Telle fut la conjuration ourdie à Marchand contre les jours de Dessalines, mais qui s’évanouit bientôt par la mort de Geffrard. Le renversement, la mort de l’empereur eut lieu ensuite, comme une conséquence de cette conjuration, mais par de nouvelles causes que nous aurons à relater.

Qui provoqua cette conjuration ? H. Christophe, qui avait même devancé le projet d’assassinat de Pétion et de Geffrard, par la mission de Blanchet. Qui fut cause qu’elle s’ourdît entre eux ? Dessalines personnellement. Etait-il juste qu’il conçût le dessein d’immoler ces deux généraux à ses soupçons, avait-il des raisons suffisantes, même pour les faire juger par un conseil spécial qu’il pré-

  1. L’Hist. d’Haïti, t. 3, p. 261, dit même : « Les généraux partirent de Marchand et se rendirent dans leurs commandemens respectifs, rêvant la plupart aux moyens d’abattre Dessalines. Le mécontentement était devenu tel, qu’une révolte sur un point quelconque de l’empire devait produire un embrasement général. »
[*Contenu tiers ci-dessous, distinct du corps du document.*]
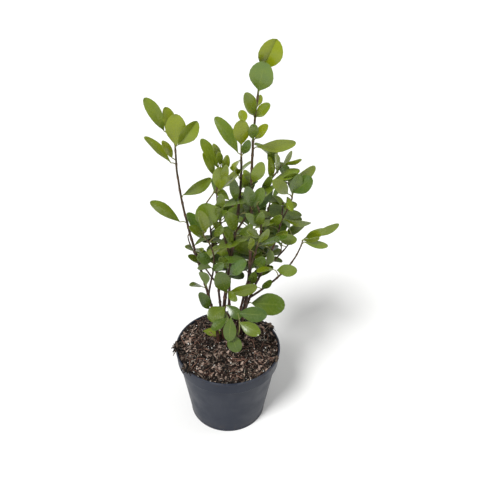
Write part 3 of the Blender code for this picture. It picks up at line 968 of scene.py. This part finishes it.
bark_skin = bark_tree()
stem_paths, bough_paths = Paths(), Paths()
for seed, limb in enumerate(limbs.values()):
    add_limb(stem_paths if limb.stands else bough_paths, limb, seed)
for piece_name, paths, names, slot_name, greener in (
    ("stems", stem_paths, STEMS, "bark", 0.0),
    ("boughs", bough_paths, BOUGHS, "young_bark", 0.12),
):
    made = made_by(bark_skin, piece_name, paths.mesh(piece_name + "_paths"), {
        "Sides": LIMB_SIDES, "Relief": BARK_ROUGH, "Grain": BARK_LUMPS,
        "Material": bark_finish(slot_name, greener).material,
    })
    piece = place(piece_name, made)
    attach(piece, "root")
    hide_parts(*names)


# Leaves
# Evergreen leaves, broad, thick and glossy, on short stalks: yellow-green where they are young,
# deep green with age, paler beneath, with a pale midrib. Each stands on a stalk from its limb.

BLADE_STATIONS = 10
BLADE_COLUMNS = 4
BLADE_THICKNESS = 0.00034
WIDEST_AT = 0.57
BASE_TAPER = 1.15
TIP_TAPER = 0.44
BLADE_SPREAD = 0.98
STALK_RADIUS = 0.00042
TWIG_RADIUS = 0.00062
LONG_STALK = 0.009
MIDRIB_SINK = 0.0007
YOUNG_FROM = 0.265
GROWN_FROM = 0.165
LEAF_SEED = 5
GROWN_LENGTH = (0.021, 0.027)
MOST_FORESHORTENED = 0.017
SHARE_AWAY = 0.6
STEEPEST_ROLL = 0.5
BELOW_BASE = Vector((0.0, 4.0))
EDGE_CURL = 0.22
EDGE_WAVES = 9.0
WAVE_SHIFT = 7
STALK_STEPS = 8
STALK_SIDES = 7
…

    Nous ignorons complètement s’il y eut d’autres que Christophe, Pétion et Geffrard, qui pensèrent à cela ; mais il se peut que d’autres officiers, témoins des reproches adressés à ces deux derniers qui étaient généralement estimés, peut-être aussi avisés du projet qui avait failli être mis à exécution contre eux, aient reconnu que Dessalines n’offrait aucune garantie, et qu’il était à désirer qu’il fût abattu.